(Rows from a 3D modeling dataset)
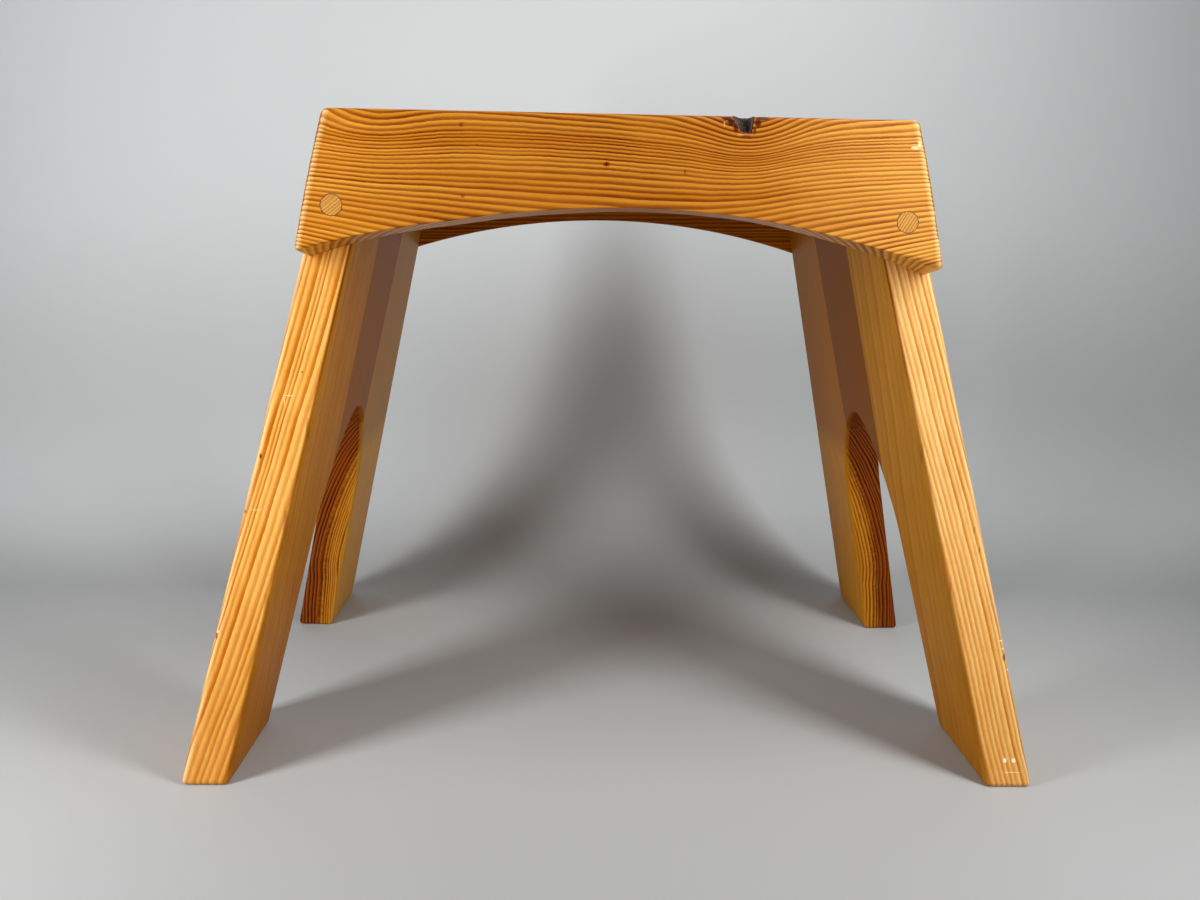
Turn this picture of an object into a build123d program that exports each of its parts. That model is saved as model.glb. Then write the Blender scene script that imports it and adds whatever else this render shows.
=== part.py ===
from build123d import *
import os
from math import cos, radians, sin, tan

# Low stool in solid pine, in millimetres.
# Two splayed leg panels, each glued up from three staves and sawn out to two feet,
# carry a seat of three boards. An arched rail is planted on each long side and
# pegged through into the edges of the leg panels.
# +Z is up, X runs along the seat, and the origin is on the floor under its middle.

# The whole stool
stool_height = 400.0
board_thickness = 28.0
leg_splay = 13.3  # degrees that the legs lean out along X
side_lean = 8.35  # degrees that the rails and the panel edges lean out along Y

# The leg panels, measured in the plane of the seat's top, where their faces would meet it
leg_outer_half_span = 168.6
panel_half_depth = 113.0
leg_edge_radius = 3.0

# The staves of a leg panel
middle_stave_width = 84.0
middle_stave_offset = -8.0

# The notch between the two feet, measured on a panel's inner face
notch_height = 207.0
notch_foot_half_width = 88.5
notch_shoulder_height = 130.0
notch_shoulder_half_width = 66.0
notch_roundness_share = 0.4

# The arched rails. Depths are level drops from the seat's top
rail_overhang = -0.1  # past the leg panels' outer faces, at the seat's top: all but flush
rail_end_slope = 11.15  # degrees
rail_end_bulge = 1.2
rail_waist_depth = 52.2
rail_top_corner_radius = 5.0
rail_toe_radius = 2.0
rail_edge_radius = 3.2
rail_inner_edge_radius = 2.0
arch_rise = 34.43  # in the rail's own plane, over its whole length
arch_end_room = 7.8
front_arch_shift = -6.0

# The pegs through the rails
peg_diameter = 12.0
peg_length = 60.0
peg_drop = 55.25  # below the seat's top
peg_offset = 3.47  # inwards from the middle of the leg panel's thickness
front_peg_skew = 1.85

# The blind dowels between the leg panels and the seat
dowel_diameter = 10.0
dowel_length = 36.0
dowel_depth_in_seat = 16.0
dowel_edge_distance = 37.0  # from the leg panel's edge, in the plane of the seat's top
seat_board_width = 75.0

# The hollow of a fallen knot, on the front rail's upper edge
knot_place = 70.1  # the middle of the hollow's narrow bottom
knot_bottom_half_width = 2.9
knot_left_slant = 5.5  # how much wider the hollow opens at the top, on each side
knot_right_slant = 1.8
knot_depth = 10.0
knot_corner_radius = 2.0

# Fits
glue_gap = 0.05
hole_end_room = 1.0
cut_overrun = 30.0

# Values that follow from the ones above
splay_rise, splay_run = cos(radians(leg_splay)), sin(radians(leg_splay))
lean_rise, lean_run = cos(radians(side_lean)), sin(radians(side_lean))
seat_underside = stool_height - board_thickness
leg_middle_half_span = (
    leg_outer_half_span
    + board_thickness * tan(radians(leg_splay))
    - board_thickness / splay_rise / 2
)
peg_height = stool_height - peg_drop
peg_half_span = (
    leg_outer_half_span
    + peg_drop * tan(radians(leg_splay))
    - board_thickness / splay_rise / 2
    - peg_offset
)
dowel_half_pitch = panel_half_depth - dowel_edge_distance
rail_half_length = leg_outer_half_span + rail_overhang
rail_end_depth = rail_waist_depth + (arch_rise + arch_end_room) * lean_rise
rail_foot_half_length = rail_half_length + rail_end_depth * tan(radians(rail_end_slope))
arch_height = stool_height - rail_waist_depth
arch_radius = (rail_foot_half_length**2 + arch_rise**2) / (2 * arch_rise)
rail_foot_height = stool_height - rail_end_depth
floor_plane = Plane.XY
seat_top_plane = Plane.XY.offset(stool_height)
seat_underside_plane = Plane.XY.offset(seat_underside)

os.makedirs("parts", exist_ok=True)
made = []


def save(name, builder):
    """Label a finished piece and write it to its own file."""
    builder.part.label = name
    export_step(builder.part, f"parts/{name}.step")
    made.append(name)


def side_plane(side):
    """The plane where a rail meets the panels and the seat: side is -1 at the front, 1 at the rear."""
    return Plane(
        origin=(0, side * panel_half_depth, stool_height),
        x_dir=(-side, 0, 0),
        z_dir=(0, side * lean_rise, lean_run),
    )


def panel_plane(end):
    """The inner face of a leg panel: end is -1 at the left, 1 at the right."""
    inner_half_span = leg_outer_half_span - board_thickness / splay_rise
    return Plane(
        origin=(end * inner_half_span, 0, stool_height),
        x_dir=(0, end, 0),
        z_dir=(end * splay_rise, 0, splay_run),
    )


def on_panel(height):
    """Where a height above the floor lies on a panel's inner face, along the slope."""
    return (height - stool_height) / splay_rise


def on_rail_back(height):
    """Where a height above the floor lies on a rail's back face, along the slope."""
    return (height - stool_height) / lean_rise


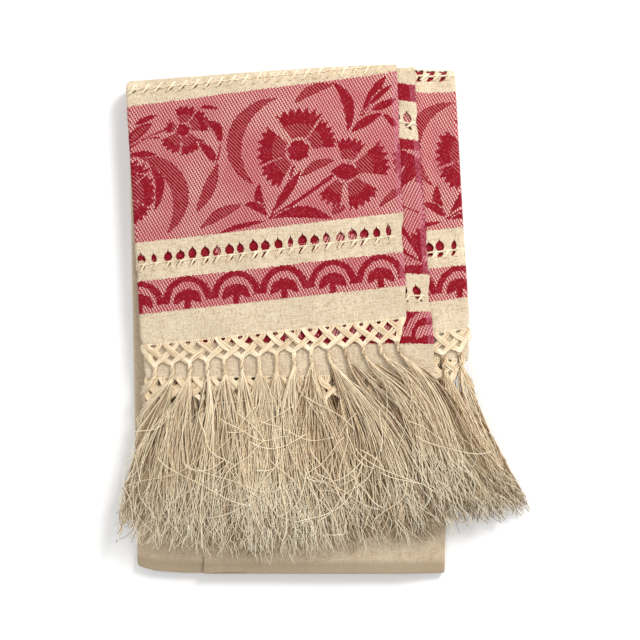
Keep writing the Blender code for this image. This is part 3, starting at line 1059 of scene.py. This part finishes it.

Written task →
Copy the lines from the start of the data verbatim, stopping after the line containing "front_arch_shift = -6.0".

Exercise response →
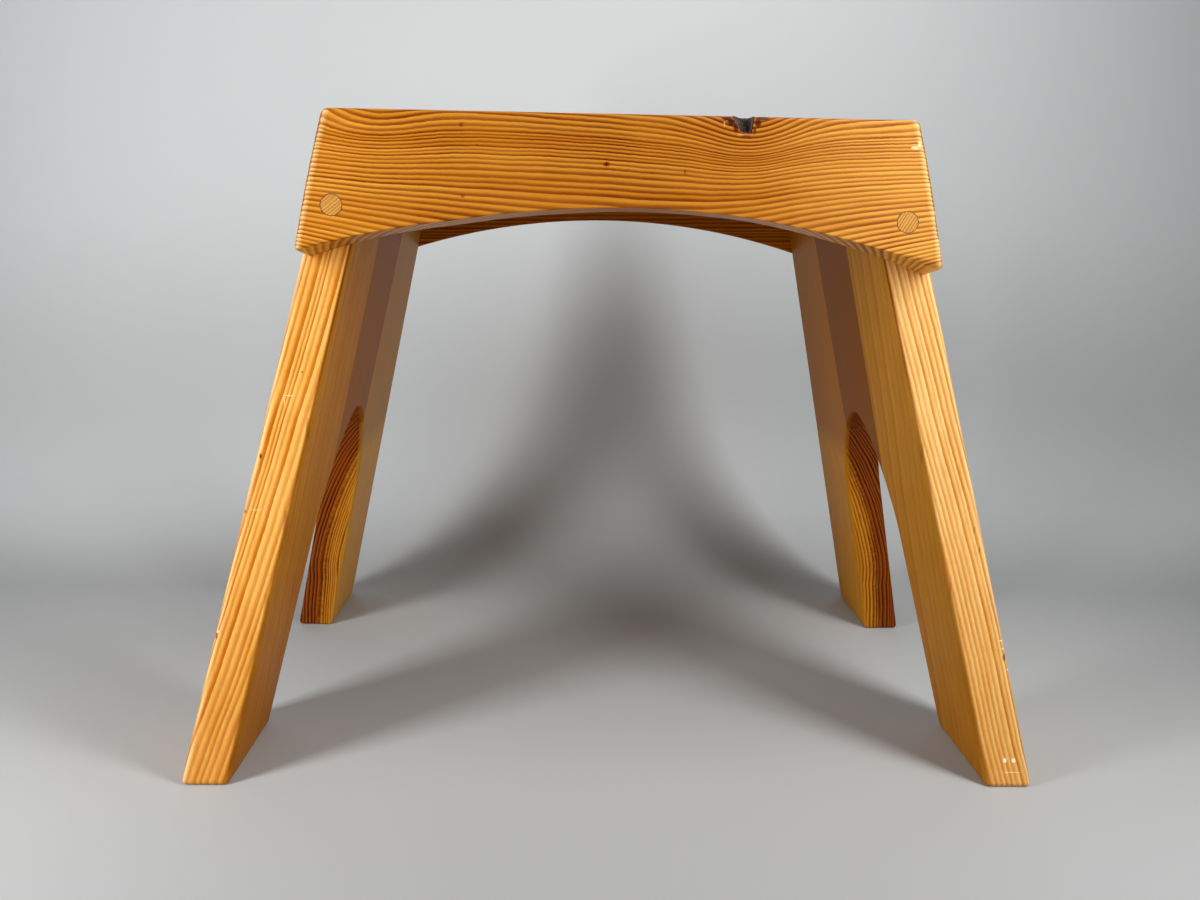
Turn this picture of an object into a build123d program that exports each of its parts. That model is saved as model.glb. Then write the Blender scene script that imports it and adds whatever else this render shows.
=== part.py ===
from build123d import *
import os
from math import cos, radians, sin, tan

# Low stool in solid pine, in millimetres.
# Two splayed leg panels, each glued up from three staves and sawn out to two feet,
# carry a seat of three boards. An arched rail is planted on each long side and
# pegged through into the edges of the leg panels.
# +Z is up, X runs along the seat, and the origin is on the floor under its middle.

# The whole stool
stool_height = 400.0
board_thickness = 28.0
leg_splay = 13.3  # degrees that the legs lean out along X
side_lean = 8.35  # degrees that the rails and the panel edges lean out along Y

# The leg panels, measured in the plane of the seat's top, where their faces would meet it
leg_outer_half_span = 168.6
panel_half_depth = 113.0
leg_edge_radius = 3.0

# The staves of a leg panel
middle_stave_width = 84.0
middle_stave_offset = -8.0

# The notch between the two feet, measured on a panel's inner face
notch_height = 207.0
notch_foot_half_width = 88.5
notch_shoulder_height = 130.0
notch_shoulder_half_width = 66.0
notch_roundness_share = 0.4

# The arched rails. Depths are level drops from the seat's top
rail_overhang = -0.1  # past the leg panels' outer faces, at the seat's top: all but flush
rail_end_slope = 11.15  # degrees
rail_end_bulge = 1.2
rail_waist_depth = 52.2
rail_top_corner_radius = 5.0
rail_toe_radius = 2.0
rail_edge_radius = 3.2
rail_inner_edge_radius = 2.0
arch_rise = 34.43  # in the rail's own plane, over its whole length
arch_end_room = 7.8
front_arch_shift = -6.0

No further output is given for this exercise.